Interesting method! If Scrivener was around when I did NaNoWriMo (I just did the NaNoWriMo cartoons this year :slight_smile:), I might have tried that. Thanks for sharing this info…

So far, I’ve found the following way to be effective in keeping track of my novel:

  1. Create Chapter folders (i.e., Chapter 1, Chapter 2…) in Draft folder.
  2. Write directly in the Chapter folder, using note section for laying out major plot points, broad time sequences.
  3. Create Scene text files in Chapter folders. Use these to lay out action, character motivation, capture snippets of dialogue, bits of description.
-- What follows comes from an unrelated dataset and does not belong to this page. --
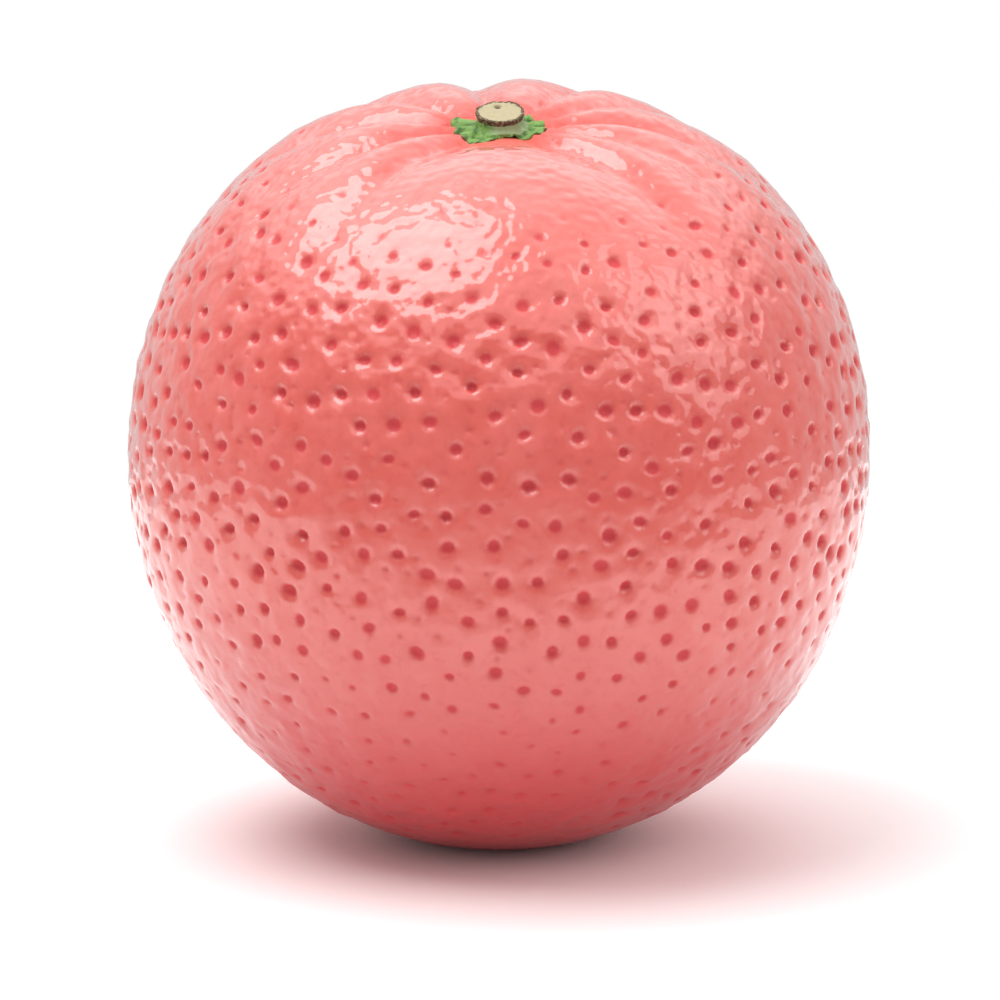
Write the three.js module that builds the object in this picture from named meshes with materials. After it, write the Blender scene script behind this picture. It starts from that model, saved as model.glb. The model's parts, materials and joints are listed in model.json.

Use note section to paste in photos of locales, aids-to-memory, etc.
  4. Create a Character folder (use text files for individual characters)

#s 2 and 3 give me macro and micro views in bulletin board mode.
When I output, I simply export the Chapter folders and not the scene and character text files.

Works for me, but they’re probably is a better way to accomplish same type of thing. If anyone has any tips, I’d love to hear them.